_PROBLEM DESCRIPTION_: Quote, please, the line with "countersink above it.", the line with "obj.matrix_parent_inverse = Matrix.Identity(4)", and every line between them, exactly and with nothing else.

_DATA SECTION_:

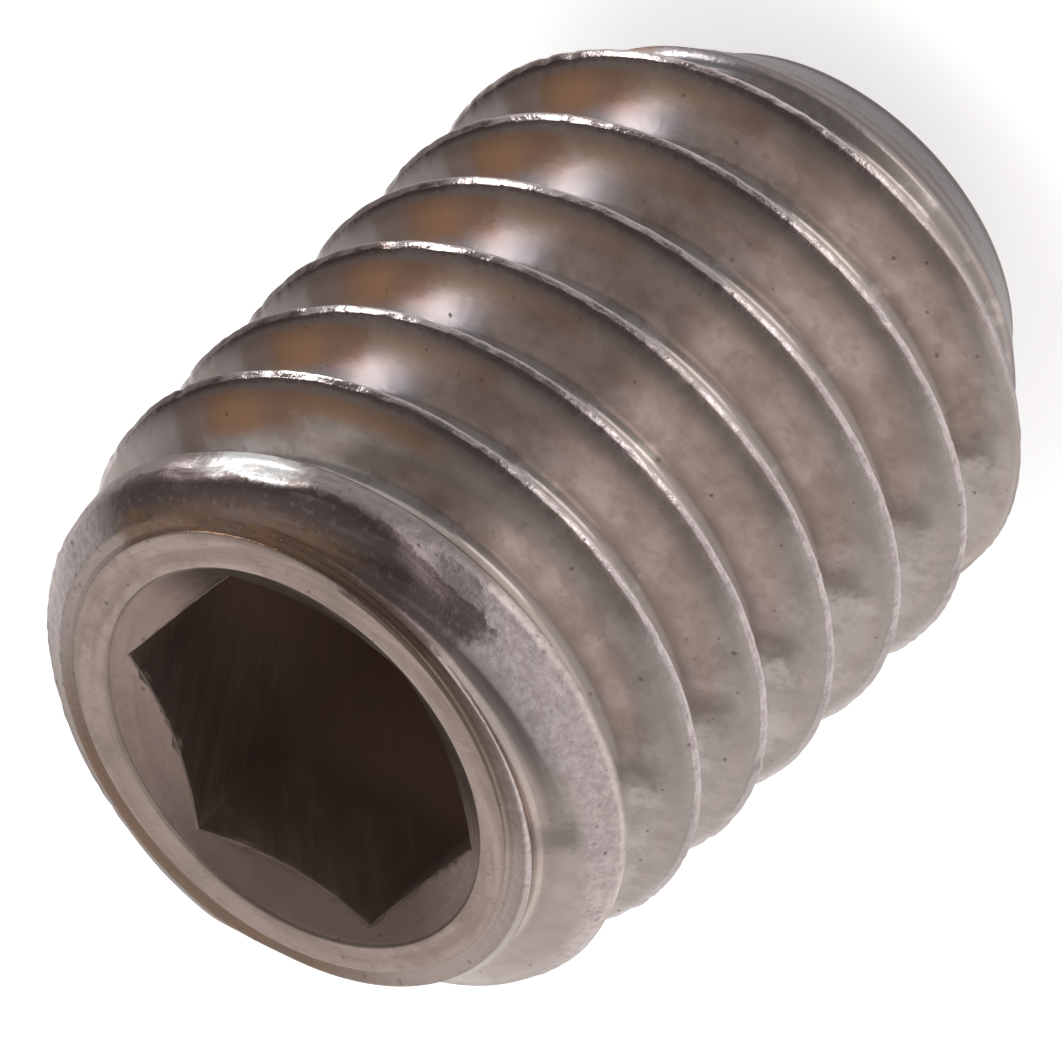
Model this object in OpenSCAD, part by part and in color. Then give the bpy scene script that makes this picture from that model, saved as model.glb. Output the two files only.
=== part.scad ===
// Grub set screw, M6 x 1, 8 mm long: hexagon socket, flat point, one solid.
// It stands on its point with the socket up. The origin is on the axis, in the plane of the point.

/* [Body] */
// Length from the point to the socket end
length = 8; // [6:0.5:20]
// Diameter over the thread crests
major_d = 5.95; // [5.7:0.01:6]

/* [Thread] */
// Advance of the right-hand thread in one turn
pitch = 1; // [0.75:0.05:1.1]
// Width of the flat that is left on a crest
crest_w = 0.1; // [0.08:0.005:0.2]
// Radius at the bottom of the groove
root_r = 0.144; // [0.08:0.004:0.16]
// Angle between the two flanks of the groove
flank_angle = 60; // [50:1:65]
// Turn of the thread about the axis, which sets where it starts
thread_turn = 302; // [0:1:360]

/* [Socket end] */
// Diameter of the flat ring around the socket
face_d = 4.5; // [4.2:0.05:4.8]
// Height of the rounded shoulder around the ring
shoulder_h = 0.3; // [0.2:0.05:0.6]
// How far the top of the shoulder lies inside the full crests
shoulder_drop = 0.235; // [0.05:0.005:0.3]
// Height over which the crests grow from the shoulder to their full radius
lead_h = 1.3; // [0.8:0.05:2]
// Diameter of the off-centre bevel in the plane of the ring
bevel_d = 4.87; // [4.8:0.01:5.2]
// Angle between the bevel and the axis
bevel_angle = 38; // [30:1:45]
// Distance of the bevel's centre from the axis
bevel_shift = 0.2; // [0:0.05:0.25]
// Direction of that shift about the axis
bevel_turn = 19; // [0:1:359]

/* [Socket] */
// Width across the flats of the hexagon
socket_af = 3.06; // [2.5:0.02:3.2]
// Depth of the hexagon's flats
socket_depth = 3.5; // [2:0.1:4]
// Diameter of the countersink in the face
sink_d = 3.84; // [3.8:0.02:4.1]
// Full angle of the countersink
sink_angle = 120; // [90:5:130]
// Full angle of the drilled cone below the hexagon
drill_angle = 120; // [90:5:140]

/* [Point] */
// Diameter of the flat point
point_d = 3.95; // [3:0.05:4.4]
// Height of the chamfer above the point
point_h = 1.4; // [0.8:0.05:2.5]
// Break of the sharp edge around the flat point
point_break = 0.08; // [0.02:0.01:0.2]

/* [Hidden] */
steel = [0.60, 0.57, 0.54];
major_r = major_d / 2;
face_r = face_d / 2;
shoulder_r = major_r - shoulder_drop;
point_r = point_d / 2;
half_flank = flank_angle / 2;
// Facets of the shoulder's outline, groove stations in a turn, and segments in the groove's bottom
shoulder_steps = 8;
turn_steps = 36;
root_steps = 4;
// How far the groove's cutter stands out past the crests
cutter_over = 0.06;
// Half the width of the groove where it meets the crests, and the depth at which its flanks would meet
groove_half = (pitch - crest_w) / 2;
sharp_depth = groove_half / tan(half_flank);
// Depth of the centre of the groove's round bottom
root_centre = sharp_depth - root_r / sin(half_flank);
$fn = 96;

// Outline of the blank: flat point, chamfer, thread crests, lead, elliptical shoulder, flat ring.
function shoulder_point(i) =
    let (a = 90 * i / shoulder_steps)
    [
        face_r + (shoulder_r - face_r) * cos(a),
        length - shoulder_h * (1 - sin(a))
    ];

module blank() {
    shoulder = [for (i = [0 : shoulder_steps]) shoulder_point(i)];
    rotate_extrude()
        polygon(concat(
            [[0, 0], [point_r - point_break, 0], [point_r, point_break], [major_r, point_h]],
            [[major_r, length - lead_h]],
            shoulder,
            [[0, length]]
        ));
}

// Cone of the uneven bevel: it cuts a long slope on one side and stays clear of the other.
module bevel_cone() {
    beyond = 1;
    spread = tan(bevel_angle);
    rotate([0, 0, bevel_turn])
        translate([bevel_shift, 0, -beyond])
            cylinder(
                r1 = bevel_d / 2 + (length + beyond) * spread,
                r2 = bevel_d / 2 - beyond * spread,
                h = length + 2 * beyond
            );
}

// Half the groove's profile, as [depth below the crests, distance from its middle].
function root_point(i) =
    let (a = (90 - half_flank) * (2 * i / root_steps - 1))
    [root_centre + root_r * cos(a), root_r * sin(a)];

groove_profile = concat(
    [[-cutter_over, -groove_half - cutter_over * tan(half_flank)]],
    [for (i = [0 : root_steps]) root_point(i)],
    [[-cutter_over, groove_half + cutter_over * tan(half_flank)]]
);

// One closed body that follows the groove's helix from below the point to above the socket end.
module groove_cutter() {
    sides = len(groove_profile);
    turns = ceil(length / pitch) + 2;
    stations = turns * turn_steps;
    points = [
        for (k = [0 : stations], p = groove_profile)
            let (a = 360 * k / turn_steps, r = major_r - p[0])
            [r * cos(a), r * sin(a), pitch * (k / turn_steps - 1) + p[1]]
    ];
    walls = [
        for (k = [0 : stations - 1], j = [0 : sides - 1])
            let (n = (j + 1) % sides, b = k * sides, t = b + sides)
            each [[b + j, t + n, b + n], [b + j, t + j, t + n]]
    ];
    start_cap = [[for (j = [0 : sides - 1]) j]];
    end_cap = [[for (j = [sides - 1 : -1 : 0]) stations * sides + j]];
    rotate([0, 0, thread_turn])
        polyhedron(points, concat(walls, start_cap, end_cap));
}

// Hexagon with corners along Y, the drilled cone below it and the countersink above it.
module socket() {
    corner_r = socket_af / sqrt(3);
    drill_h = socket_af / 2 / tan(drill_angle / 2);
    sink_h = sink_d / 2 / tan(sink_angle / 2);
    translate([0, 0, length - socket_depth])
        rotate([0, 0, 30])
            cylinder(r = corner_r, h = socket_depth + 1, $fn = 6);
    translate([0, 0, length - socket_depth - drill_h])
        cylinder(r1 = 0, r2 = socket_af / 2, h = drill_h);
    translate([0, 0, length - sink_h])
        cylinder(r1 = 0, r2 = sink_d, h = 2 * sink_h);
}

module set_screw() {
    color(steel)
        difference() {
            intersection() {
                blank();
                bevel_cone();
            }
            groove_cutter();
            socket();
        }
}

set_screw();
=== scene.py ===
# %% [markdown]
# # A grub set screw, 6 mm across
#
# A grub screw has no head. It is a short threaded rod with a hexagon socket in one end and a flat
# point at the other. The construction model gives its true shape. This lesson builds the same
# surface finely enough for a close look, gives the rolled, turned and pressed faces their own
# finishes, and lights it as a small bright thing on a table.

# %% Load the frame
import math

import bpy
import numpy as np
from mathutils import Matrix, Vector


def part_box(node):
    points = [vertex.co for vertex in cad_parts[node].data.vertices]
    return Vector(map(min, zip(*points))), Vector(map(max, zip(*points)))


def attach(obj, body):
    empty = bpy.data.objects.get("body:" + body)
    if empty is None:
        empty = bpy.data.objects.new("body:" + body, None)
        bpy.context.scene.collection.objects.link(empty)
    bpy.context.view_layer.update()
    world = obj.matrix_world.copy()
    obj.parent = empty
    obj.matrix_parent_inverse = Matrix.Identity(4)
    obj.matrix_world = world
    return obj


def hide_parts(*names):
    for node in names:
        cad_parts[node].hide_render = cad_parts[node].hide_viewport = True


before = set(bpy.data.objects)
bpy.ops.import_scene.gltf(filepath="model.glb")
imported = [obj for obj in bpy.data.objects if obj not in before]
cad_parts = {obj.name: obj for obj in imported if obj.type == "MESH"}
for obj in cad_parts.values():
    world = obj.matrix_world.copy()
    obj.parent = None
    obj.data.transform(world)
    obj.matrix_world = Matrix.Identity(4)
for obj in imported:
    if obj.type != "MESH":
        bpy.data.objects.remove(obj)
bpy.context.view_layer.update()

low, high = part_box("set_screw")
MM = 0.001
length = (high.z - low.z) / MM
crest_r = (high.x - low.x) / 2 / MM
print(f"the screw is {length:.2f} mm long and {2 * crest_r:.2f} mm over the crests")

# %% [markdown]
# ## The sizes of the screw
#
# The thread is a groove that winds round a blank. These sizes are millimetres and degrees, and
# they repeat the construction model, because this script can read only the frame. Angles around
# the axis are counted from the side that faces the viewer, and grow towards the viewer's left.

# %% Sizes
pitch = 1.0
crest_w = 0.06
root_r = 0.17
half_flank = math.radians(30)
thread_turn = math.radians(302)
ring_r = 2.25
lead_h = 1.3
point_r = 1.975
point_h = 1.4
point_break = 0.08
hex_flat = 1.53
hex_depth = 3.5
sink_r = 1.92
sink_slope = math.tan(math.radians(30))
front = math.radians(-86.06)
print(f"{length / pitch:.0f} turns of thread and a hexagon {2 * hex_flat:.2f} mm across its flats")

# %% [markdown]
# ## Columns around the axis
#
# The surface is a grid. Its columns stand around the axis, and six of them fall exactly on the six
# corners of the hexagon, so their number is divisible by six. A row holds one value for each
# column, and multiplying a number by flat, a row of ones, makes it such a row.

# %% Columns
COLUMNS = 420
theta = np.arange(COLUMNS) * 2 * math.pi / COLUMNS
flat = np.ones(COLUMNS)
rng = np.random.default_rng(seed=6)


def facing(degrees):
    """For each column, the cosine of its angle from a side counted from the viewer."""
    return np.cos(theta - front - math.radians(degrees))


def soft_step(value, low_end, high_end):
    """0 below low_end, 1 above high_end and smooth between them."""
    t = np.clip((value - low_end) / (high_end - low_end), 0, 1)
    return t * t * (3 - 2 * t)


print(f"a column every {2 * math.pi * crest_r / COLUMNS:.3f} mm at the crests")

# %% [markdown]
# ## The turned blank
#
# A lathe leaves the blank with a chamfer at the point and a bevelled corner at the socket. The
# bevel was not cut evenly: on one side it is a long cone, and on the other a short steep corner.
# So the outline is two lists of heights and radii, and each column takes its own share of the two.
# A low step runs round the ring, where the facing tool stopped. On the left a blow has flattened
# the corner by up to 0.07 mm, and beside it the metal stands out a little as a hump.

# %% Outline of the blank
step_h = 0.05
step_r = 2.35
long_bevel = [(step_h, step_r), (0.3, 2.46), (0.52, 2.645), (0.77, 2.83), (1.0, 2.93)]
short_bevel = [(step_h, 2.42), (0.2, 2.66), (0.28, 2.72), (0.6, 2.77), (0.8, 2.86), (1.0, 2.92)]
for bevel in (long_bevel, short_bevel):
    bevel.append((lead_h, crest_r))
long_share = soft_step(facing(-75), -0.12, 0.28)
ring_edge = ring_r - 0.03 + 0.05 * facing(75)
hump_side = soft_step(facing(27), 0.8, 1)
hump_out = 0.06
hump_down = 0.38
hump_reach = 0.25
dent_side = soft_step(facing(50), 0.955, 0.985)
dent_slope = 0.26
dent_start = 0.12
dent_end = 0.64
dent_reach = 0.26


def outline(points, down):
    """Radius of an outline of straight lines at each distance down from the socket face."""
    return np.interp(down, [p[0] for p in points], [p[1] for p in points])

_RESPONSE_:
// Hexagon with corners along Y, the drilled cone below it and the countersink above it.
module socket() {
    corner_r = socket_af / sqrt(3);
    drill_h = socket_af / 2 / tan(drill_angle / 2);
    sink_h = sink_d / 2 / tan(sink_angle / 2);
    translate([0, 0, length - socket_depth])
        rotate([0, 0, 30])
            cylinder(r = corner_r, h = socket_depth + 1, $fn = 6);
    translate([0, 0, length - socket_depth - drill_h])
        cylinder(r1 = 0, r2 = socket_af / 2, h = drill_h);
    translate([0, 0, length - sink_h])
        cylinder(r1 = 0, r2 = sink_d, h = 2 * sink_h);
}

module set_screw() {
    color(steel)
        difference() {
            intersection() {
                blank();
                bevel_cone();
            }
            groove_cutter();
            socket();
        }
}

set_screw();
=== scene.py ===
# %% [markdown]
# # A grub set screw, 6 mm across
#
# A grub screw has no head. It is a short threaded rod with a hexagon socket in one end and a flat
# point at the other. The construction model gives its true shape. This lesson builds the same
# surface finely enough for a close look, gives the rolled, turned and pressed faces their own
# finishes, and lights it as a small bright thing on a table.

# %% Load the frame
import math

import bpy
import numpy as np
from mathutils import Matrix, Vector


def part_box(node):
    points = [vertex.co for vertex in cad_parts[node].data.vertices]
    return Vector(map(min, zip(*points))), Vector(map(max, zip(*points)))


def attach(obj, body):
    empty = bpy.data.objects.get("body:" + body)
    if empty is None:
        empty = bpy.data.objects.new("body:" + body, None)
        bpy.context.scene.collection.objects.link(empty)
    bpy.context.view_layer.update()
    world = obj.matrix_world.copy()
    obj.parent = empty
    obj.matrix_parent_inverse = Matrix.Identity(4)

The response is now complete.